**Data section:**
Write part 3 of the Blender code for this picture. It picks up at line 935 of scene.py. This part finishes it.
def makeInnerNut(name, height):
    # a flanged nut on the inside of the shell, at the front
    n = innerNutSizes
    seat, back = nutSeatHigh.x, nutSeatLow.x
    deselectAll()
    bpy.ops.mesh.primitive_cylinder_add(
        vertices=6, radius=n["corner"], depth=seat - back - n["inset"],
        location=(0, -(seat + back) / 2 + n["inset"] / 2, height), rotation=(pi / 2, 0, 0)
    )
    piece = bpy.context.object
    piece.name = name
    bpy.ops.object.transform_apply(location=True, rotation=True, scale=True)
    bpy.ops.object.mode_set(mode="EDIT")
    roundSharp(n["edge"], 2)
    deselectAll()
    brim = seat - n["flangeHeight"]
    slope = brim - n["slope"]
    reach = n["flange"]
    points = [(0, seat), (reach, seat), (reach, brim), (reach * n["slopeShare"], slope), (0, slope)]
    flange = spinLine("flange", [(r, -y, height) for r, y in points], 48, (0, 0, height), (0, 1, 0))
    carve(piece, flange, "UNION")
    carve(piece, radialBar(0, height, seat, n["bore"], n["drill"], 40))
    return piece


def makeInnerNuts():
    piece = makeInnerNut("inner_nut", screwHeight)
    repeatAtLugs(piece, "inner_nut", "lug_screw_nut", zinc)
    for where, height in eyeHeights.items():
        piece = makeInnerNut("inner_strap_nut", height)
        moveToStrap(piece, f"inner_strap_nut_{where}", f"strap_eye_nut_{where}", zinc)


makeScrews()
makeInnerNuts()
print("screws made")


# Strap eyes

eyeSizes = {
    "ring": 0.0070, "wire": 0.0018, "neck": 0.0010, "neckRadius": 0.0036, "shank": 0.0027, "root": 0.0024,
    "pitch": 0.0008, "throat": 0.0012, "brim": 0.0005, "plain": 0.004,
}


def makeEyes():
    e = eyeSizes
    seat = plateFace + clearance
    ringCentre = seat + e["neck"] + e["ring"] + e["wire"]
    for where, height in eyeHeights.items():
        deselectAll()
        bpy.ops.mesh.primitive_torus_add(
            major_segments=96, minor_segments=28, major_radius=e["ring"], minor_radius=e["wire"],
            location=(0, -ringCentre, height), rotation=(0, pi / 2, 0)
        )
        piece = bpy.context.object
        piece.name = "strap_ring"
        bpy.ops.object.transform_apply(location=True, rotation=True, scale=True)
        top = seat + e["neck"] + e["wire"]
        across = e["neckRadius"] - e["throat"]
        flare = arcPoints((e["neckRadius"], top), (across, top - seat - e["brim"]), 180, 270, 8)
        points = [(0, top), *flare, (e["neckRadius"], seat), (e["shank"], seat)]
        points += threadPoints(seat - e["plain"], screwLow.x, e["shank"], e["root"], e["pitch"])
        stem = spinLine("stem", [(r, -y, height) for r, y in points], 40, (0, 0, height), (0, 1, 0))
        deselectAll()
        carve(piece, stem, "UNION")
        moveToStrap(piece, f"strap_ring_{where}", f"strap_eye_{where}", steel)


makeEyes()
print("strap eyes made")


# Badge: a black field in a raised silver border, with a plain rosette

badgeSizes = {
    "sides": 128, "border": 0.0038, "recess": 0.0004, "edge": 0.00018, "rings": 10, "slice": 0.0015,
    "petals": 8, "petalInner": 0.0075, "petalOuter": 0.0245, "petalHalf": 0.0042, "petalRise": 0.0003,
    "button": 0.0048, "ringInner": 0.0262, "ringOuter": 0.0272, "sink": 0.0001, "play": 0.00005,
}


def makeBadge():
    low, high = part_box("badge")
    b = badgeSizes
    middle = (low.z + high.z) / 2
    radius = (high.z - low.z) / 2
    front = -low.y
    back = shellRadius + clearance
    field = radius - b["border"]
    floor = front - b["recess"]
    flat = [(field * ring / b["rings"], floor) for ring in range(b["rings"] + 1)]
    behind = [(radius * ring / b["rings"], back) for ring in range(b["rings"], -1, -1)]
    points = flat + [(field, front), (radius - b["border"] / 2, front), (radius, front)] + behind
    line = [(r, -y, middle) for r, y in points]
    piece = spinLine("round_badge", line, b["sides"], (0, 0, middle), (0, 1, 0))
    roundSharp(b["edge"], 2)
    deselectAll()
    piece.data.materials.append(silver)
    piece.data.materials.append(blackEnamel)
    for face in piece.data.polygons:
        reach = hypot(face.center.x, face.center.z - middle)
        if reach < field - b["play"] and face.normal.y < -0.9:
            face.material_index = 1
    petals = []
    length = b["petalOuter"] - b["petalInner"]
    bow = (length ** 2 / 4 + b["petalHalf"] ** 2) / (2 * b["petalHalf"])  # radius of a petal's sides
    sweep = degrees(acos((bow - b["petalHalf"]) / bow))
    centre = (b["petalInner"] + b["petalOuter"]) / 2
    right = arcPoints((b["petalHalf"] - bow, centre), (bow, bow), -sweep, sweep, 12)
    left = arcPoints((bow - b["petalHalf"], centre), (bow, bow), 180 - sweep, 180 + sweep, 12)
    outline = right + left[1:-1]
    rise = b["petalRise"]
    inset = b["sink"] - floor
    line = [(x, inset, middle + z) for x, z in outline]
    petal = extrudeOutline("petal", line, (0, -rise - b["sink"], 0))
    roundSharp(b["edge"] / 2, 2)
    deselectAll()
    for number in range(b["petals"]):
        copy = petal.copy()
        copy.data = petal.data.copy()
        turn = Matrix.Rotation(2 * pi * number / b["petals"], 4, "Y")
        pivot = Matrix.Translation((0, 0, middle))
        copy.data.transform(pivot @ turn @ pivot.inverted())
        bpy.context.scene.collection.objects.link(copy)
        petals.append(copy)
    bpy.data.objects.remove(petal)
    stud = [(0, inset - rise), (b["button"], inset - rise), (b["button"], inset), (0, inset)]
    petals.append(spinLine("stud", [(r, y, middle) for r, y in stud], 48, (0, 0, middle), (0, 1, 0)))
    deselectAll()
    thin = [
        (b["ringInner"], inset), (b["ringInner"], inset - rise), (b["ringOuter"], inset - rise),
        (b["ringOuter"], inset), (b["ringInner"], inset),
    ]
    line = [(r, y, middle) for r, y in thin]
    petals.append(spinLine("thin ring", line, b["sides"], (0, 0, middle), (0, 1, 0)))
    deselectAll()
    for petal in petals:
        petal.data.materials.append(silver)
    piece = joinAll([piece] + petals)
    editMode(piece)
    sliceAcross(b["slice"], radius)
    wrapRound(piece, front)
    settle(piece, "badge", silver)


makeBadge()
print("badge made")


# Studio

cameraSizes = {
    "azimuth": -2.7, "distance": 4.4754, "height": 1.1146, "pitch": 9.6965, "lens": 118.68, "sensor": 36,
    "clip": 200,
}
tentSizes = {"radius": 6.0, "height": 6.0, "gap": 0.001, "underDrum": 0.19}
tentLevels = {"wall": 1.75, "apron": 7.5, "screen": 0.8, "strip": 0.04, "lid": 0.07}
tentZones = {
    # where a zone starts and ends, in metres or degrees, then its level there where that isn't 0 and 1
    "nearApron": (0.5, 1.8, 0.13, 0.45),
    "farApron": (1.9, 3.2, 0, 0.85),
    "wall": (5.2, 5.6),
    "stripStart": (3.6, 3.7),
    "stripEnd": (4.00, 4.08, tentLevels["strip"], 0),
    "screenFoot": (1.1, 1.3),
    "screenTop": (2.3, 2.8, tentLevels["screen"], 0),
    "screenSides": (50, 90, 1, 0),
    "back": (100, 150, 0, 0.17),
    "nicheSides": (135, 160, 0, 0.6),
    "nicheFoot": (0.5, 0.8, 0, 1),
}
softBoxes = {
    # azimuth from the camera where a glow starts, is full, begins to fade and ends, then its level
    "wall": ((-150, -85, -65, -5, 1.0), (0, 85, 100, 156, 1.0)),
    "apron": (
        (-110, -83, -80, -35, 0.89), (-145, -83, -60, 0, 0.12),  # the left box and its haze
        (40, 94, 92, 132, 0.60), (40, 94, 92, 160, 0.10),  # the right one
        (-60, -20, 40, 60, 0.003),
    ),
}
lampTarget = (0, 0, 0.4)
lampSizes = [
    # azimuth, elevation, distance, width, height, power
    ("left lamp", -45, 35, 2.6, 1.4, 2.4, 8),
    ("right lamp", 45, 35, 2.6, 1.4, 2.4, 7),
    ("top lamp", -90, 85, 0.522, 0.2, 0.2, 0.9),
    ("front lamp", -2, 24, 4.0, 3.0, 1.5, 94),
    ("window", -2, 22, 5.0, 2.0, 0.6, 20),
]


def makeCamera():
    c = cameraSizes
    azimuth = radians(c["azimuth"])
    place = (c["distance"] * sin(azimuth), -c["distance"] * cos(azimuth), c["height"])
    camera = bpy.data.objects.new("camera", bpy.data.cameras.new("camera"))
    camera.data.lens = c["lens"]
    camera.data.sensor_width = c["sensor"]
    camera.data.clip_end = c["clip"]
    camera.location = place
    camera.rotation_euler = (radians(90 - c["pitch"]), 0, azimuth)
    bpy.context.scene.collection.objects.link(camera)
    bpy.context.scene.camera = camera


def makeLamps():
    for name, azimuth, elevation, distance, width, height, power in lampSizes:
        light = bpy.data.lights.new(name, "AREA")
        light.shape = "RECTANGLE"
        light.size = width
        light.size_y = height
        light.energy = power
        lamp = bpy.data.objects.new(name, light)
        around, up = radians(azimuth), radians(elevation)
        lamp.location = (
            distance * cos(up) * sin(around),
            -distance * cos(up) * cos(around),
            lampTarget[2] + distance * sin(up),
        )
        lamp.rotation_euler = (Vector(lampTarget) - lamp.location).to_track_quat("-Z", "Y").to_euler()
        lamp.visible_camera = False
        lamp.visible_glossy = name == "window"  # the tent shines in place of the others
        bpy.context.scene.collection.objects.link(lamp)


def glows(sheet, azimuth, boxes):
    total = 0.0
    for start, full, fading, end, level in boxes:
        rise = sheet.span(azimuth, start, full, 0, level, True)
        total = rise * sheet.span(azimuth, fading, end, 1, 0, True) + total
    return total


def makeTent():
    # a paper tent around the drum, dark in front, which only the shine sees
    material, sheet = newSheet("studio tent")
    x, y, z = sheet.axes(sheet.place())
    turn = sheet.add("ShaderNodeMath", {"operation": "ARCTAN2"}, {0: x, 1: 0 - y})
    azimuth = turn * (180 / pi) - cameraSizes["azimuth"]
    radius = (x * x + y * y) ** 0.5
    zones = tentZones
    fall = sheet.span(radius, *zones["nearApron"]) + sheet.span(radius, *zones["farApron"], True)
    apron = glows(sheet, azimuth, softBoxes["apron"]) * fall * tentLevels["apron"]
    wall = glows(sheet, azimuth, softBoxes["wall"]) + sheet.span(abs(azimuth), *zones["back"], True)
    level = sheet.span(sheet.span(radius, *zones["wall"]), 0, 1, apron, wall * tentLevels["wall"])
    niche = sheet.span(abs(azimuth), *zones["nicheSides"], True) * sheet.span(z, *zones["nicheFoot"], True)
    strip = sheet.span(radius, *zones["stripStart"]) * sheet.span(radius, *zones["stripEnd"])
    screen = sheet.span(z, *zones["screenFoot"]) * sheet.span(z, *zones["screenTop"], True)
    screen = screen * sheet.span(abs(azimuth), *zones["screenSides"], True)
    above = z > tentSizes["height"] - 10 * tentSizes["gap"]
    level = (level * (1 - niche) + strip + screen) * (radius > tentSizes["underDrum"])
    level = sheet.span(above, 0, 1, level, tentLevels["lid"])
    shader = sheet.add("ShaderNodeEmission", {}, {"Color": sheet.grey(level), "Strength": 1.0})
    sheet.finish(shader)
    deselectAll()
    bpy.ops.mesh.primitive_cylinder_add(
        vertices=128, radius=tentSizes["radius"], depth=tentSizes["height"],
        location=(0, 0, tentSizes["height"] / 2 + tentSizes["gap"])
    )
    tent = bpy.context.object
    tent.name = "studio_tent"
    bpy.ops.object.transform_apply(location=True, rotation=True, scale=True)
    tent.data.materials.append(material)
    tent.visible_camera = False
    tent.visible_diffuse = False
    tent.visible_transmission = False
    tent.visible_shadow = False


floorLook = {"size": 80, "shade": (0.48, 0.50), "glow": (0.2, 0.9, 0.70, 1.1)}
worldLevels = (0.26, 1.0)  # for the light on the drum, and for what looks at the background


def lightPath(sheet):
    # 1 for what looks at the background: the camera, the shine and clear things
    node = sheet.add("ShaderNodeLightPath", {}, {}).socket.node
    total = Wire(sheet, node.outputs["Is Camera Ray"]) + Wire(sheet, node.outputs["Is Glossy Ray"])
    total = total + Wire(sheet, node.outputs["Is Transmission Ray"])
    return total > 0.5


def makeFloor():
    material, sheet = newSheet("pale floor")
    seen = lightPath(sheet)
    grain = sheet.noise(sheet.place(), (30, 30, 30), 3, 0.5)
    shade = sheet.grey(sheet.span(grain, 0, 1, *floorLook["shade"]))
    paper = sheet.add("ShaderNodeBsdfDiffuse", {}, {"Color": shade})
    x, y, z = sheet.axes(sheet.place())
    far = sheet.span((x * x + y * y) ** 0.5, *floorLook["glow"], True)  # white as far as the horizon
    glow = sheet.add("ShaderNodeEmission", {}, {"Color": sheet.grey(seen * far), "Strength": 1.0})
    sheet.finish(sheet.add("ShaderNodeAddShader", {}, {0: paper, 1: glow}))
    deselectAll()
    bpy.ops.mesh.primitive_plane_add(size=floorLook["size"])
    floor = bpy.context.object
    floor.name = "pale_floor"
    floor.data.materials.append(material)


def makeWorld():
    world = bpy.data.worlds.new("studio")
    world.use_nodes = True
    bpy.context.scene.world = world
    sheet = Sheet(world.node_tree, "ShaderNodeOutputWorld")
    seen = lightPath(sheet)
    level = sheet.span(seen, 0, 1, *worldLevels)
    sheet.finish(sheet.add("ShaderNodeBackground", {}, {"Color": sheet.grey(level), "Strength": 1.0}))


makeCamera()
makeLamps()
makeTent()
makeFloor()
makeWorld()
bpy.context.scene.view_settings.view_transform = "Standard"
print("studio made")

...

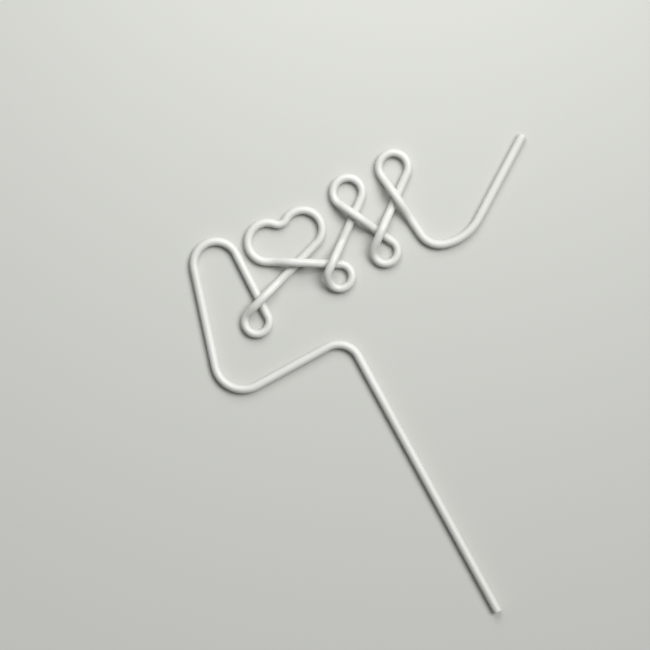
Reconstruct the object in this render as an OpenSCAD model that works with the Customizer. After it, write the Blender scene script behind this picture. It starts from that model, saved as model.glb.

**Goal of the exercise:** Determine how many lines contain the word "picture" and reply with that number alone.

**Output:** 2